## WHAT THE EXERCISE ASKS
Starting at the top of the entries, restate word for word each line up to and including the one with "seven glaze coats.".

## MATERIAL SHOWN

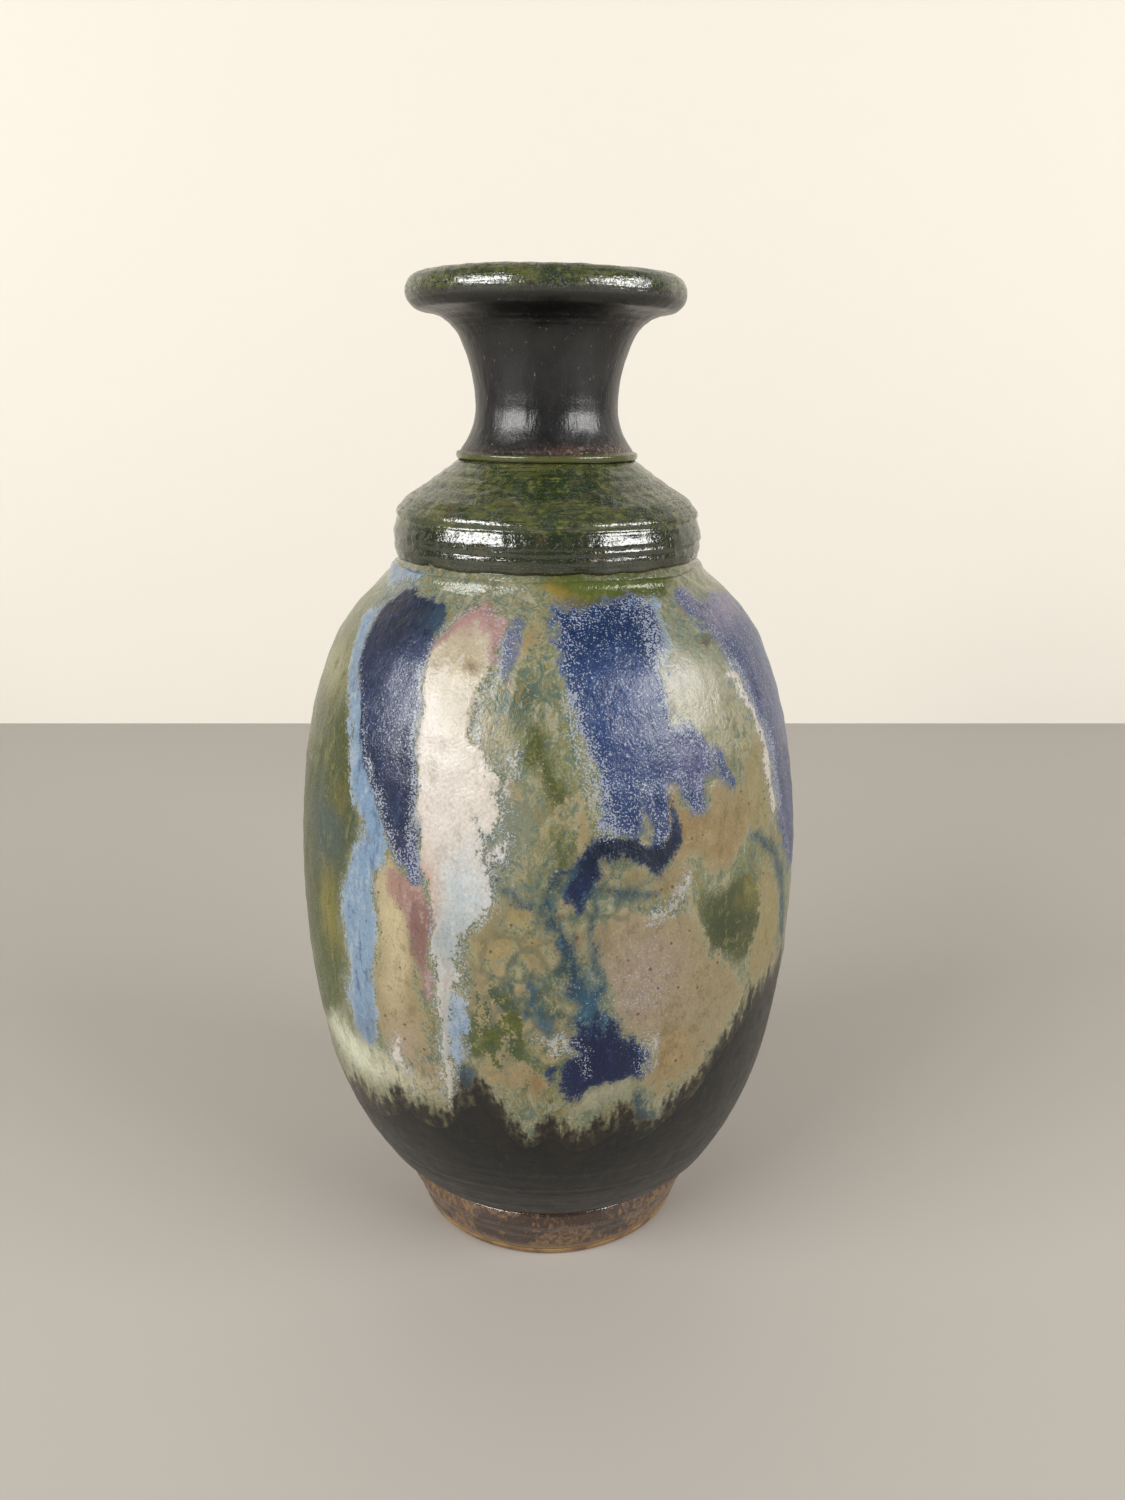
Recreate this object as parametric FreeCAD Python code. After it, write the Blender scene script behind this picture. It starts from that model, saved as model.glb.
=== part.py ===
"""Stoneware pottery vase: five thrown clay sections, the slip that joins them, and seven glaze coats.

Millimetres, +Z up. The origin is the centre of the foot's resting face. Every piece is turned
about the Z axis, so each one is a closed outline in the (radius, height) half-plane, revolved.
The visible outside is described once, as a line walked from the foot to the mouth, and the clay
is that same line set in by the thickness of the glaze.
"""
import FreeCAD
import Part
import math
import os

# ---- driving dimensions -------------------------------------------------------------------
HEIGHT = 200.0            # resting face to the top of the rim
BELLY_RADIUS = 52.6       # widest radius of the glazed body
BELLY_HEIGHT = 80.0       # height of that widest place
GLAZE = 0.5               # thickness of every glaze coat
SLIP = 0.5                # thickness of the joining slip
WALL = 5.0                # body wall with both of its glazes

# ---- foot ---------------------------------------------------------------------------------
FOOT_RADIUS = 29.5        # glazed flank, carried down to the resting face
FOOT_FLARE = 18.0         # degrees that the flank leans out
FOOT_BARE = 1.8           # unglazed strip along the bottom of the flank
FOOT_FLANK = 8.8          # straight glazed stretch above the bare strip
FOOT_ROUND = 10.0         # radius that turns the flank upright under the body
FOOT_REST_OUTER = 28.4    # resting face, outer and inner radius
FOOT_REST_INNER = 24.2
FOOT_EASE = 0.6           # height of the eased inner edge of the resting face
RECESS_RADIUS = 22.6      # top of the turned recess under the base
RECESS_DEPTH = 9.0
FLOOR_SWEEP = 28.0        # radius that carries the wall round into the floor

# ---- arcs of the walked line: (radius, degrees turned) -------------------------------------
# A positive turn curves towards the axis, a negative one away from it. A turn of zero is a
# straight stretch, and the first number is then its length.
BELLY_DOWN = [(188.0, 10.7), (73.5, 22.2), (16.5, 29.0)]
BELLY_UP = [(175.0, 10.1), (82.0, 14.3), (25.7, 19.8), (200.0, 3.6)]

COLLAR_START = (29.6, 147.0)
COLLAR_LEAN = -80.0
COLLAR_EDGE = [(1.0, 68.0)]
COLLAR_BAND = [(15.0, 24.7)]
COLLAR_GROOVE = [(0.7, 30.0), (0.5, -75.0), (0.7, 45.0)]
COLLAR_SHOULDER = [(3.4, 23.0), (8.5, 24.3), (60.0, -9.0), (2.1, 0.0)]

NECK_LEAN = -60.0
NECK_BEAD = [(0.7, 105.5)]
NECK_SWEEP = [(12.57, -45.5), (29.12, -25.4), (8.3, -52.6)]

ROLL_RADIUS = 3.35        # rolled lip
ROLL_CENTRE = 23.65       # radius of the roll's centre line
ROLL_FROM = -78.0         # degrees round the roll where the neck's underside meets it
ROLL_TO = 150.0           # degrees round the roll where the mouth begins

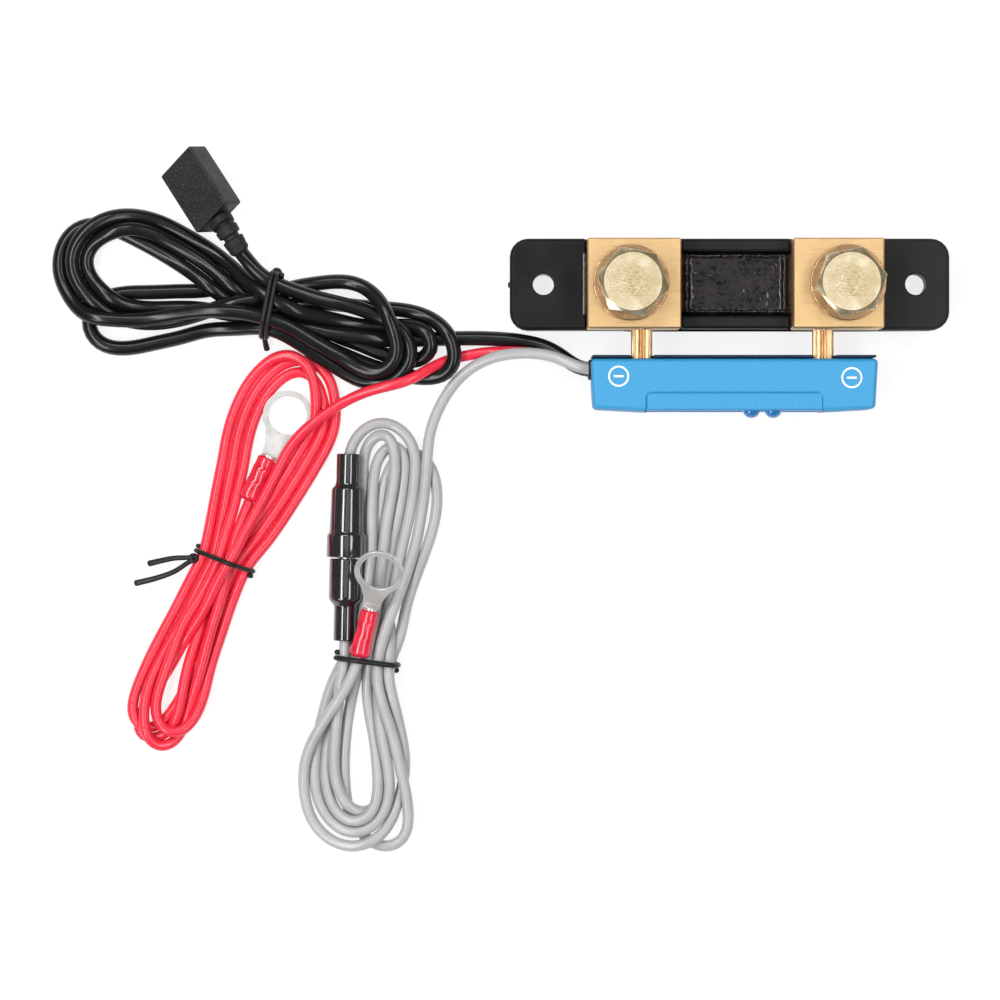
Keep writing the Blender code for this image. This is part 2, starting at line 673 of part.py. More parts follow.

## EXERCISE ANSWER
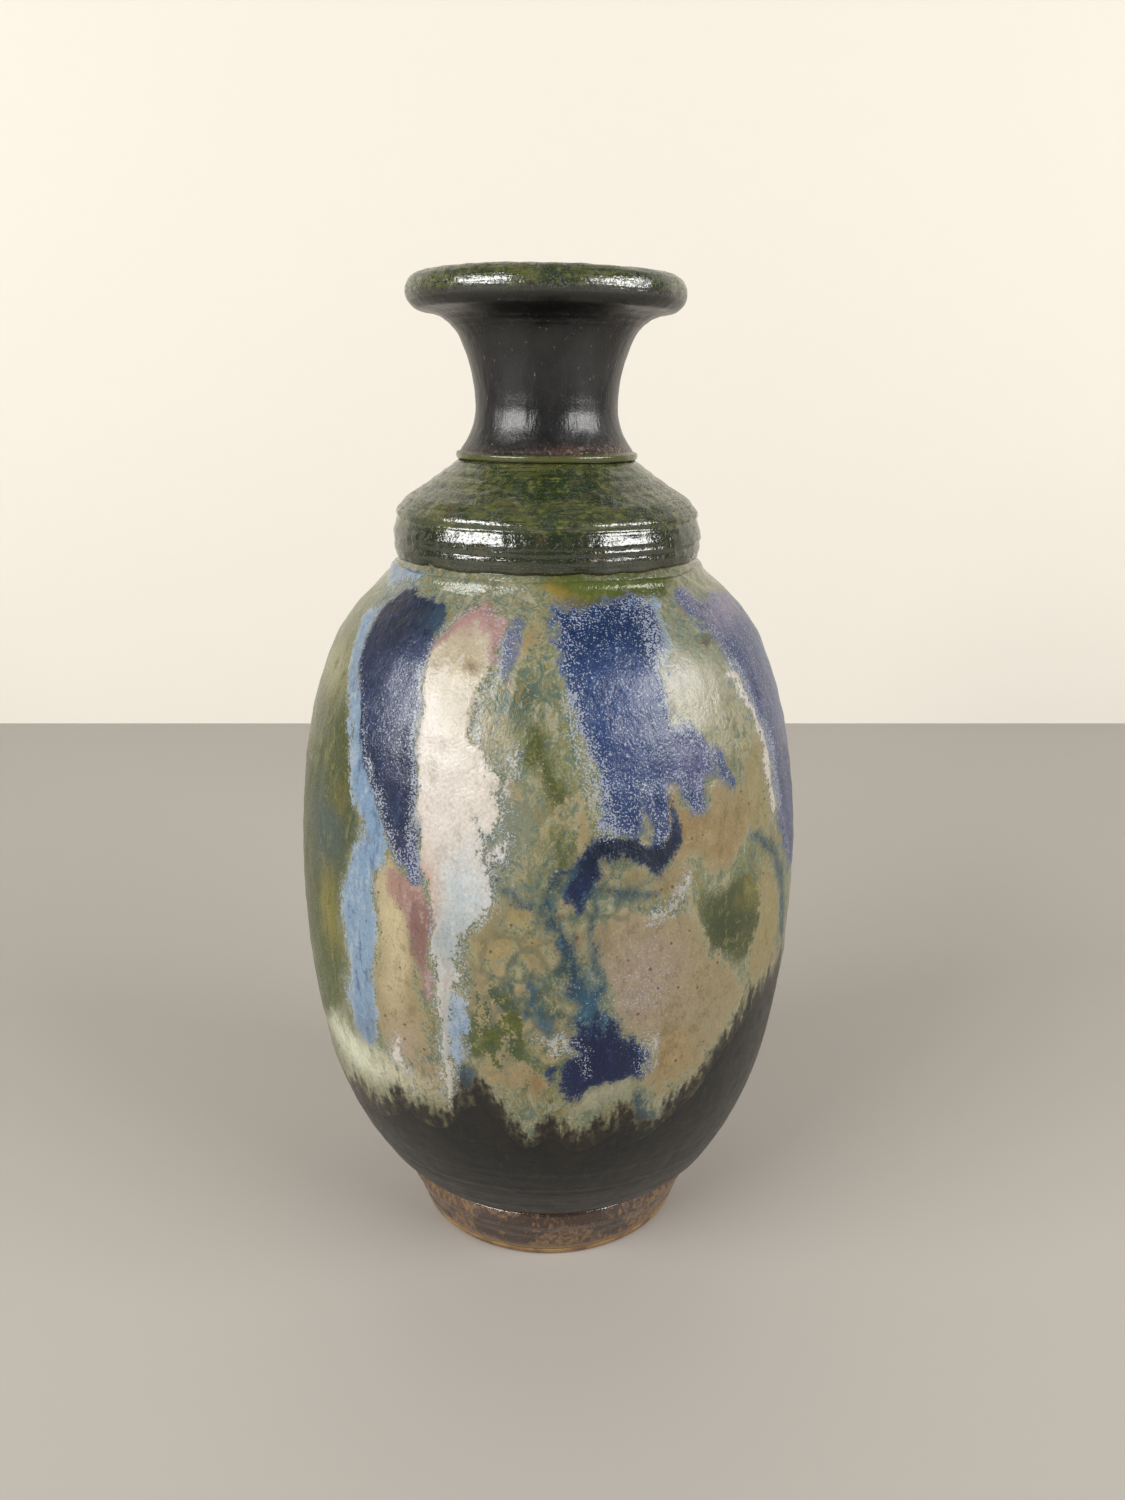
Recreate this object as parametric FreeCAD Python code. After it, write the Blender scene script behind this picture. It starts from that model, saved as model.glb.
=== part.py ===
"""Stoneware pottery vase: five thrown clay sections, the slip that joins them, and seven glaze coats.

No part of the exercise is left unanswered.